Once again, words are supposed to be the solution to alarming problems. It is not known what measures the government considers "indispensable" to contain youth unemployment, or to reduce total unemployment; but we do know that the unemployment rate among people under 25 years of age is 55 percent, and includes more than 930,000 young people.

Never can too much stress be laid on the drama of a whole generation without prospects, driven to emigration or to relying on the family. In the face of this situation, the government proposes correct, but excessively short-term solutions: tax incentives for businesses, subsidized Social Security contributions, easier fiscal conditions for exports... All this is very well, but the fact is that only economic growth — that is to say, investment — can generate sufficient employment to bring down a 26-percent unemployment rate in a reasonable time-frame.

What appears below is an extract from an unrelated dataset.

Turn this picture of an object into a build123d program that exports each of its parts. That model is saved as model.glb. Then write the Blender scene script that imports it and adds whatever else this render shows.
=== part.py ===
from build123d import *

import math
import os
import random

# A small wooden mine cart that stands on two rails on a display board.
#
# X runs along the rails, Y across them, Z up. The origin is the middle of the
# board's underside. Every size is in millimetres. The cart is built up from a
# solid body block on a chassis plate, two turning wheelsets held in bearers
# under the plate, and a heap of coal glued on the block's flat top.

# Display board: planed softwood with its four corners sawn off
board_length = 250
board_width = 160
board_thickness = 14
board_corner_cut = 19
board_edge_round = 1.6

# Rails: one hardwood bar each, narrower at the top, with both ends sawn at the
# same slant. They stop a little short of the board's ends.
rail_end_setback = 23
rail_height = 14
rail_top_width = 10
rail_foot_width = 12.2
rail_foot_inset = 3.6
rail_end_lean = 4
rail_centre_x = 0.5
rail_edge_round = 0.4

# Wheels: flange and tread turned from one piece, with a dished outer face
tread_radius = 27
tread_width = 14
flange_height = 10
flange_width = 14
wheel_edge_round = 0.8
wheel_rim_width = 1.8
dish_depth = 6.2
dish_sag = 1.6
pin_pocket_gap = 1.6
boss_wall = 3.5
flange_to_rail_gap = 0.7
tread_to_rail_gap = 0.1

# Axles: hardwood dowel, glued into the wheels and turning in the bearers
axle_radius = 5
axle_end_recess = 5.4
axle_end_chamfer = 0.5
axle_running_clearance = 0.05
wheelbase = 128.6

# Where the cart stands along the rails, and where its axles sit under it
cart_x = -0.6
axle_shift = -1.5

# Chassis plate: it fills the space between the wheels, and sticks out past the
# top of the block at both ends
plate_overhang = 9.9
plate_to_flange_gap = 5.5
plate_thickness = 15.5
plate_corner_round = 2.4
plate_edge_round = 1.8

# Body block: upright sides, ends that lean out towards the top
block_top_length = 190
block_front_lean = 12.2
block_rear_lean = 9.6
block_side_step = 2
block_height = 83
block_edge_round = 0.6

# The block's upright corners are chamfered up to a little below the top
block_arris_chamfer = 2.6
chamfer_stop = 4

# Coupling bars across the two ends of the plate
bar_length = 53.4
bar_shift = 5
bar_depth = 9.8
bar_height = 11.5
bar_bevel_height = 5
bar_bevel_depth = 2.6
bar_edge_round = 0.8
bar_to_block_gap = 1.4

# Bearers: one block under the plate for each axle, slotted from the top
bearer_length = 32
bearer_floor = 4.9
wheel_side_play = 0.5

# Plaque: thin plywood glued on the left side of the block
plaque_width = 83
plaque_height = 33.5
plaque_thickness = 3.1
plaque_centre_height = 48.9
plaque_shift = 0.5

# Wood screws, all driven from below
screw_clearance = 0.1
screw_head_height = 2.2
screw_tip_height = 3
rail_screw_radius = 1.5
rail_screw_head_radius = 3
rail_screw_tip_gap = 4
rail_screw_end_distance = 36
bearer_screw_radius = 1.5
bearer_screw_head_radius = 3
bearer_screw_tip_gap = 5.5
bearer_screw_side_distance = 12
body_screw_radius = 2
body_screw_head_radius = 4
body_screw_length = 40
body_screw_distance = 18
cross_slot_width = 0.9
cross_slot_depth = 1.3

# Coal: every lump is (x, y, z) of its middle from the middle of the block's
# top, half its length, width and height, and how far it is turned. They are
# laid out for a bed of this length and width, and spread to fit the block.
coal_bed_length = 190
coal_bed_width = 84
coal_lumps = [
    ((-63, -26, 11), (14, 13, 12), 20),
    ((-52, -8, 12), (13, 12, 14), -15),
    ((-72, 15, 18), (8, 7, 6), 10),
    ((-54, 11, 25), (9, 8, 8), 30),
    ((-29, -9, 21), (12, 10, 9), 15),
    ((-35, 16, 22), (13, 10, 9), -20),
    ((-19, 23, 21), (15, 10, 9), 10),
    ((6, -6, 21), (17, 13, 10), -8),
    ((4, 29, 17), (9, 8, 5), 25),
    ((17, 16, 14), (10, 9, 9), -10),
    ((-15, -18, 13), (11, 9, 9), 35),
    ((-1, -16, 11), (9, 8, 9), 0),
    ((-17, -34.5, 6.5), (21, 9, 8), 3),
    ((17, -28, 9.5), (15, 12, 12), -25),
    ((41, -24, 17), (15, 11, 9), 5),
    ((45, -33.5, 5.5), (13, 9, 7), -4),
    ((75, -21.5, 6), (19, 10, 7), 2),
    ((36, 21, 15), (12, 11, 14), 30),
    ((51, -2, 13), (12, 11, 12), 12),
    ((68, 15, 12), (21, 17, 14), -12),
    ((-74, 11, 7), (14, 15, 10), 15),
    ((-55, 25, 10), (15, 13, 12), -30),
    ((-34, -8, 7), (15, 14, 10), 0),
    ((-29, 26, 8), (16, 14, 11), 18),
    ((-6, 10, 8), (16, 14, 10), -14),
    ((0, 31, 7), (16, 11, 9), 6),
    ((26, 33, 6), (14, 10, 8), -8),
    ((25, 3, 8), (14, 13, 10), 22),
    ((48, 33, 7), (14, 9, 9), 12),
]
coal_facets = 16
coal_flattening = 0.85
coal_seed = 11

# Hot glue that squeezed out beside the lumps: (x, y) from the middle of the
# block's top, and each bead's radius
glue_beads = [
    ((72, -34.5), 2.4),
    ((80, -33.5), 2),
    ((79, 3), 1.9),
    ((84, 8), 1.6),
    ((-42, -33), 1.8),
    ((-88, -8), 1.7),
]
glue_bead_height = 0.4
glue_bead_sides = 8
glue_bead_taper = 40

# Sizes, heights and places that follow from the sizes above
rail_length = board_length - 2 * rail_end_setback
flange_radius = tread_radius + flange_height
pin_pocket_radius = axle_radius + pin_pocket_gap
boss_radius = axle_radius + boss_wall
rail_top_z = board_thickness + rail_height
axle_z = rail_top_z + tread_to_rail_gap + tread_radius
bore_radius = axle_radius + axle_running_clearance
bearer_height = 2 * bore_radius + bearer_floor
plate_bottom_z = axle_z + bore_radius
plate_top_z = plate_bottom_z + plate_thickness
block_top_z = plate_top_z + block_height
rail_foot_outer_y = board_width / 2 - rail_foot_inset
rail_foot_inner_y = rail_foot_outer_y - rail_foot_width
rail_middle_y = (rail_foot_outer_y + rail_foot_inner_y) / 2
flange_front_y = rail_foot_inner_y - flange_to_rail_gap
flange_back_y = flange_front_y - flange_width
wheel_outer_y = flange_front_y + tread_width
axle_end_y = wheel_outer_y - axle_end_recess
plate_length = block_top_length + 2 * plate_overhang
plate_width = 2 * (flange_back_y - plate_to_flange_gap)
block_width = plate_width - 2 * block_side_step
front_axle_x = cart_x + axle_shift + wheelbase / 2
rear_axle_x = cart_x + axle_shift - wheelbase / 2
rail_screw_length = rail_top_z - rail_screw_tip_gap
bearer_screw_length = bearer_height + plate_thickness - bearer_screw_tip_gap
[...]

As such, the Employment Ministry's strategy is a mistaken one. It is a matter of achieving significant increases in investment, for which subsidies and tax breaks are ineffective, unless they are implemented in quantities so massive as to compromise the country's financial stability.

What the government is proposing are essentially complementary measures; they will probably not function on their own, in a recessive conjuncture, without the previous stiffening of an intense investment stimulus. And Rajoy and his ministers know this, since they are demanding hard cash in the EU precisely for investment, or budgetary margins for doing this in each country.

In this respect, the proposal of Socialist leader Alfredo Pérez Rubalcaba deserves more attention than the government is giving it. Firstly, because the offer of an inter-party pact to promote employment is in tune with the public's chief concern; and secondly, because the idea is — through a 20-billion-euro fund, raised with EU help or without — to inject fresh investment to stimulate growth, and such an operation has a better chance of success than a myriad of tax exemptions; and lastly, because to seek growth by means of investment is in line with what the whole of Europe probably thinks about the problem of unemployment in the euro zone, and about the embarrassing unemployment rate in Spain.